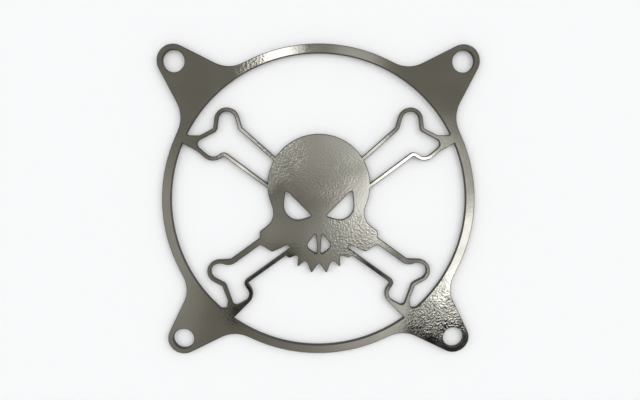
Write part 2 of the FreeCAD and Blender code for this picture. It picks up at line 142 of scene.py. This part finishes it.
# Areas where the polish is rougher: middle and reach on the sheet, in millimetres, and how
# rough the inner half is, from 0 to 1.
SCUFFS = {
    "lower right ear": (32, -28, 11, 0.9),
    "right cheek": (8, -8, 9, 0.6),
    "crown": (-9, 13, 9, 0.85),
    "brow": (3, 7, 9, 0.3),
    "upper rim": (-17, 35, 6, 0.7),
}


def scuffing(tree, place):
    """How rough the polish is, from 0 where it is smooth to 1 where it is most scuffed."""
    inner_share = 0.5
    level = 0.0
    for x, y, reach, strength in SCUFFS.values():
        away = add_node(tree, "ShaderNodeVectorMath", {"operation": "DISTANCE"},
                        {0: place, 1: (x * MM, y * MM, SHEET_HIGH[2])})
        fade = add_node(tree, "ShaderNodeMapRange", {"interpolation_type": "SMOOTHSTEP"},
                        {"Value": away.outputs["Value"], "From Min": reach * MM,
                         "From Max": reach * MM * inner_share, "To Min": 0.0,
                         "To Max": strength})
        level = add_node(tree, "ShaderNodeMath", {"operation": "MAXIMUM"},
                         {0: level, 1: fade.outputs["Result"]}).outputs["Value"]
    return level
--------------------
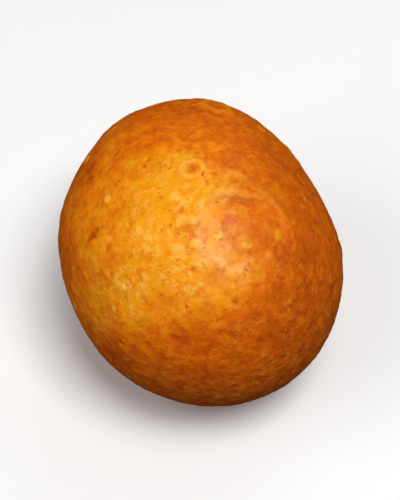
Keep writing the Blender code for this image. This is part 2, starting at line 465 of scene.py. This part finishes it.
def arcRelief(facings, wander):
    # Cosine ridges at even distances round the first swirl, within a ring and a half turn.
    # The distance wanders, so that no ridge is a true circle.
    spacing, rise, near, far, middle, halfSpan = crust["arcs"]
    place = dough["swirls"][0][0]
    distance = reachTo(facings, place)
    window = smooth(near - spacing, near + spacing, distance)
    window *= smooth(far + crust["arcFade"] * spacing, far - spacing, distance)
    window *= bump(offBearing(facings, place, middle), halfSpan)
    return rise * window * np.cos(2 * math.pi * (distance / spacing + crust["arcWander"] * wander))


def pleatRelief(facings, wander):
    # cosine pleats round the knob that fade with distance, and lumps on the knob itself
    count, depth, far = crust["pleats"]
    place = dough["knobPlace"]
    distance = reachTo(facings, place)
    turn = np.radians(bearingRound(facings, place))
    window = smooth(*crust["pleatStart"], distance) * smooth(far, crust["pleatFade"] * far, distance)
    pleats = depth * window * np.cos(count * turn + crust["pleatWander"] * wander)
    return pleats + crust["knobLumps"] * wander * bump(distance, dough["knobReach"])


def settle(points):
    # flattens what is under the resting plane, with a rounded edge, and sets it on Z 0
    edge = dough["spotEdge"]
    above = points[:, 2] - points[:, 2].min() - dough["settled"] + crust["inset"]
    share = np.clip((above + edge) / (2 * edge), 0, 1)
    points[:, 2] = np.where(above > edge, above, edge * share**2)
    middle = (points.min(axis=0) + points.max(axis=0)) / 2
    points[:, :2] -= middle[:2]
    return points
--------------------
Using the entries above, extract exactly the span from the line with "Keep writing the" to the line with "return rise *", both lines included; leave out everything else.

Keep writing the Blender code for this image. This is part 2, starting at line 465 of scene.py. This part finishes it.
def arcRelief(facings, wander):
    # Cosine ridges at even distances round the first swirl, within a ring and a half turn.
    # The distance wanders, so that no ridge is a true circle.
    spacing, rise, near, far, middle, halfSpan = crust["arcs"]
    place = dough["swirls"][0][0]
    distance = reachTo(facings, place)
    window = smooth(near - spacing, near + spacing, distance)
    window *= smooth(far + crust["arcFade"] * spacing, far - spacing, distance)
    window *= bump(offBearing(facings, place, middle), halfSpan)
    return rise * window * np.cos(2 * math.pi * (distance / spacing + crust["arcWander"] * wander))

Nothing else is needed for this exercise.